Instructions for the task:
The first line to copy is the one with "with BuildPart() as"; the last is the one with "low, high = Vector((1e9,)". Copy each line in that range exactly, leaving out all others.

* * *

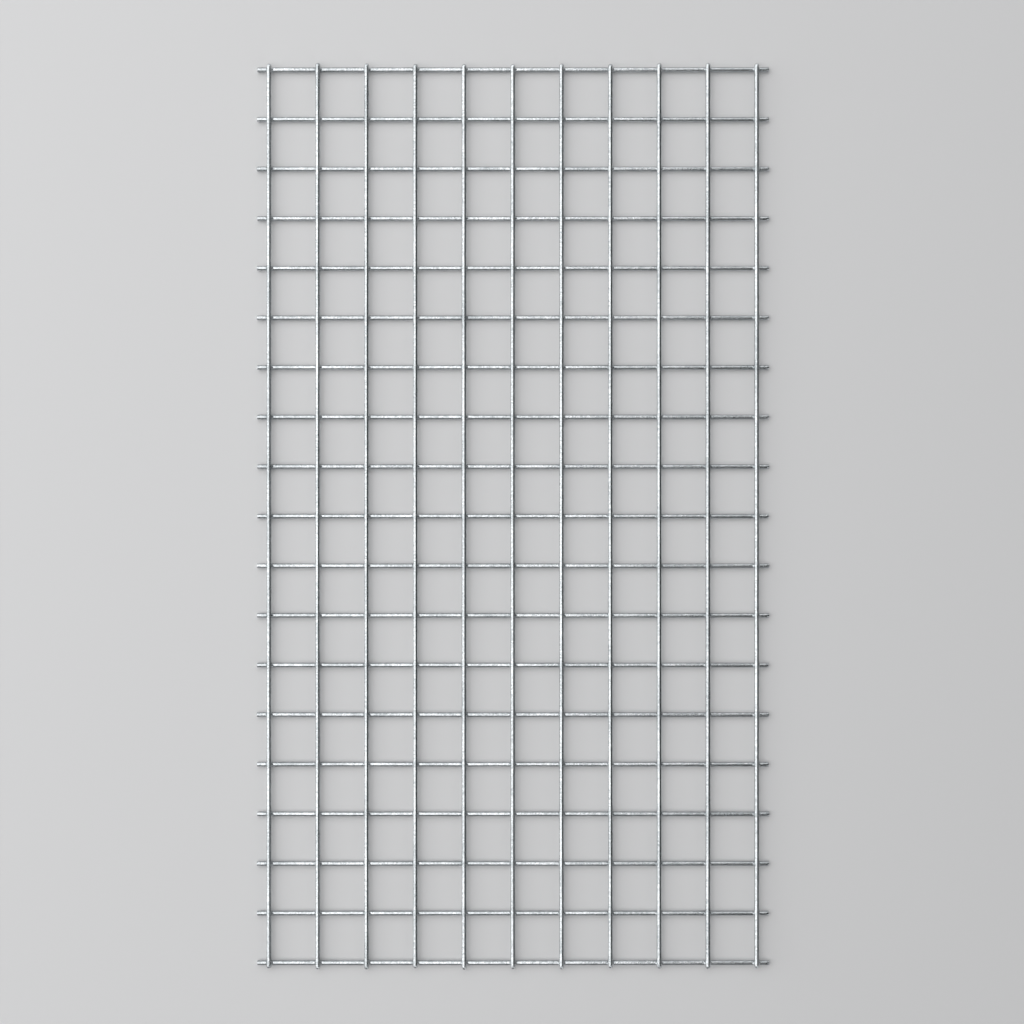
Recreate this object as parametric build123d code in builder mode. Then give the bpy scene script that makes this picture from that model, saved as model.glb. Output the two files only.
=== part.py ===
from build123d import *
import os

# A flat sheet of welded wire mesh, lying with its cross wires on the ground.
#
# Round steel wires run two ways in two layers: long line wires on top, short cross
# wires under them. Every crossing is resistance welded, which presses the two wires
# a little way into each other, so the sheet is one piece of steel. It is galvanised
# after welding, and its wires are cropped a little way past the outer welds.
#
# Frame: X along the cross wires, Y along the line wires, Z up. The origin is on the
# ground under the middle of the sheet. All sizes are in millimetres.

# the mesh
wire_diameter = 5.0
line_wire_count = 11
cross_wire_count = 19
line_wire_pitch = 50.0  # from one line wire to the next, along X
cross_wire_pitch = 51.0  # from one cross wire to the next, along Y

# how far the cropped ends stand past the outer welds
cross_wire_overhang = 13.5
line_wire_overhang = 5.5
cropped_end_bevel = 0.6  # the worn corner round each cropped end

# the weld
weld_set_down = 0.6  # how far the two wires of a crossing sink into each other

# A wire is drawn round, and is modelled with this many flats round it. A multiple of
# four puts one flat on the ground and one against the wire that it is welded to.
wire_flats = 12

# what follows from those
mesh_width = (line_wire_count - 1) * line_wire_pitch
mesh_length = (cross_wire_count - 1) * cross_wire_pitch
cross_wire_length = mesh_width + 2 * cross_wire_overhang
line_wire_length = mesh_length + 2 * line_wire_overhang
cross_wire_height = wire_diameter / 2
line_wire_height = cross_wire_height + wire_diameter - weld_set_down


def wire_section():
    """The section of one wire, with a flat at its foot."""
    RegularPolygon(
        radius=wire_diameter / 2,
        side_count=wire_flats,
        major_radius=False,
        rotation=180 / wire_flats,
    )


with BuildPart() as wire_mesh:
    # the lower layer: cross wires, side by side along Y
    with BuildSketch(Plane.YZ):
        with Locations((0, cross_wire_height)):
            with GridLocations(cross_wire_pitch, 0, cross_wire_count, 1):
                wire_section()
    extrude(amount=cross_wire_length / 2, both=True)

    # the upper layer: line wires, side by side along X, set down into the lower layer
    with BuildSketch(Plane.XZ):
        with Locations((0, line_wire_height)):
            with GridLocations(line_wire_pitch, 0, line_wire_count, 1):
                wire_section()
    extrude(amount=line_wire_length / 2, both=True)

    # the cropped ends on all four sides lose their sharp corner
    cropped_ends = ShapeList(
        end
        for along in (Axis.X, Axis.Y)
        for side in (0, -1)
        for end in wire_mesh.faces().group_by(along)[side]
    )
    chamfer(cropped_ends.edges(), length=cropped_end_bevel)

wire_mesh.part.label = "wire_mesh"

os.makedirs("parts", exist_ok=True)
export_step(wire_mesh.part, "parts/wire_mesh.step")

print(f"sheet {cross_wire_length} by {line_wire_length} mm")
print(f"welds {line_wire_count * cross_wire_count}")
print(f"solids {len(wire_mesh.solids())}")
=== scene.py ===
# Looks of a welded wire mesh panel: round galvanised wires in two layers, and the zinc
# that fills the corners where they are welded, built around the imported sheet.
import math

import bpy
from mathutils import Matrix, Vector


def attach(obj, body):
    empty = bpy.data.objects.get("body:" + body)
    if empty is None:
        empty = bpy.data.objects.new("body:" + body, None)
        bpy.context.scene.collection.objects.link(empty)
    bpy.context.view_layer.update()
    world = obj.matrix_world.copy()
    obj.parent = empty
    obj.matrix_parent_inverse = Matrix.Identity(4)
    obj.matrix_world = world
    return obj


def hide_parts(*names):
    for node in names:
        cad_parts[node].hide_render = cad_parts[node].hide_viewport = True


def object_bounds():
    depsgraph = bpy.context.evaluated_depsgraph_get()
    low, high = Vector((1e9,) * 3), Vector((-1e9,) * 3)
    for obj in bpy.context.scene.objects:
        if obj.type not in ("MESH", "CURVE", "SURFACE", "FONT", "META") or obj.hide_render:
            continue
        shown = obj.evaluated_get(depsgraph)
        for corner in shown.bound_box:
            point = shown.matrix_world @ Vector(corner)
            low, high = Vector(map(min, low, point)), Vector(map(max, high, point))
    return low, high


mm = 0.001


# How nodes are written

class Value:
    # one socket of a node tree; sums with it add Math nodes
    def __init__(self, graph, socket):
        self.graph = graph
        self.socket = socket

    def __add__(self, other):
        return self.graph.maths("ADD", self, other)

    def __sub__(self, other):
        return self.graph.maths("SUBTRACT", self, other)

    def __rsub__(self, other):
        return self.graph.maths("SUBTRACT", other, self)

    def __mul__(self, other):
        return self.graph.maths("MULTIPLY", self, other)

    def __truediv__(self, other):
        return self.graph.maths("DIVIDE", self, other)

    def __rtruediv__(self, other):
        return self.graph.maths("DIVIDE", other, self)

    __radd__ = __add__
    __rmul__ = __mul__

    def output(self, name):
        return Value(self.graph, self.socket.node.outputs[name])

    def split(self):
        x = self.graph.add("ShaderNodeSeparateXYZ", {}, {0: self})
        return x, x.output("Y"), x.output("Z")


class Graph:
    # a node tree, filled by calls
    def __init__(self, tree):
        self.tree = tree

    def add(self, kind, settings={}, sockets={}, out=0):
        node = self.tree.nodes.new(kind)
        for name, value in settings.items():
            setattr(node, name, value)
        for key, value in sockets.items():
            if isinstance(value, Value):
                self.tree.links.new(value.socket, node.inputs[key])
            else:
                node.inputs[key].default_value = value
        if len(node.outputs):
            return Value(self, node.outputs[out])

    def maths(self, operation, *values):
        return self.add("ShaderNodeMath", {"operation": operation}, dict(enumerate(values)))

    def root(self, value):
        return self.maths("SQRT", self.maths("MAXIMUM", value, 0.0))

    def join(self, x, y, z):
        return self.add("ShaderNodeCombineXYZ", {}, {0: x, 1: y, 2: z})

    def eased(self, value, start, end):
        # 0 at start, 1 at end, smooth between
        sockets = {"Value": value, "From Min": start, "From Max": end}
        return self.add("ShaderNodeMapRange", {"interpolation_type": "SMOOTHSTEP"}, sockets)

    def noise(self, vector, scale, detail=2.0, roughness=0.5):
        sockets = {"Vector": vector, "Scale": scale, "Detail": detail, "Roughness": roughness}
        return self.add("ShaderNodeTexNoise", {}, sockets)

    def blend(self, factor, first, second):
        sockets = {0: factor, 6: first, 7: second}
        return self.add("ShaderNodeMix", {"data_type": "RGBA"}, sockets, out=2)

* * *

Written response:
with BuildPart() as wire_mesh:
    # the lower layer: cross wires, side by side along Y
    with BuildSketch(Plane.YZ):
        with Locations((0, cross_wire_height)):
            with GridLocations(cross_wire_pitch, 0, cross_wire_count, 1):
                wire_section()
    extrude(amount=cross_wire_length / 2, both=True)

    # the upper layer: line wires, side by side along X, set down into the lower layer
    with BuildSketch(Plane.XZ):
        with Locations((0, line_wire_height)):
            with GridLocations(line_wire_pitch, 0, line_wire_count, 1):
                wire_section()
    extrude(amount=line_wire_length / 2, both=True)

    # the cropped ends on all four sides lose their sharp corner
    cropped_ends = ShapeList(
        end
        for along in (Axis.X, Axis.Y)
        for side in (0, -1)
        for end in wire_mesh.faces().group_by(along)[side]
    )
    chamfer(cropped_ends.edges(), length=cropped_end_bevel)

wire_mesh.part.label = "wire_mesh"

os.makedirs("parts", exist_ok=True)
export_step(wire_mesh.part, "parts/wire_mesh.step")

print(f"sheet {cross_wire_length} by {line_wire_length} mm")
print(f"welds {line_wire_count * cross_wire_count}")
print(f"solids {len(wire_mesh.solids())}")
=== scene.py ===
# Looks of a welded wire mesh panel: round galvanised wires in two layers, and the zinc
# that fills the corners where they are welded, built around the imported sheet.
import math

import bpy
from mathutils import Matrix, Vector


def attach(obj, body):
    empty = bpy.data.objects.get("body:" + body)
    if empty is None:
        empty = bpy.data.objects.new("body:" + body, None)
        bpy.context.scene.collection.objects.link(empty)
    bpy.context.view_layer.update()
    world = obj.matrix_world.copy()
    obj.parent = empty
    obj.matrix_parent_inverse = Matrix.Identity(4)
    obj.matrix_world = world
    return obj


def hide_parts(*names):
    for node in names:
        cad_parts[node].hide_render = cad_parts[node].hide_viewport = True


def object_bounds():
    depsgraph = bpy.context.evaluated_depsgraph_get()
    low, high = Vector((1e9,) * 3), Vector((-1e9,) * 3)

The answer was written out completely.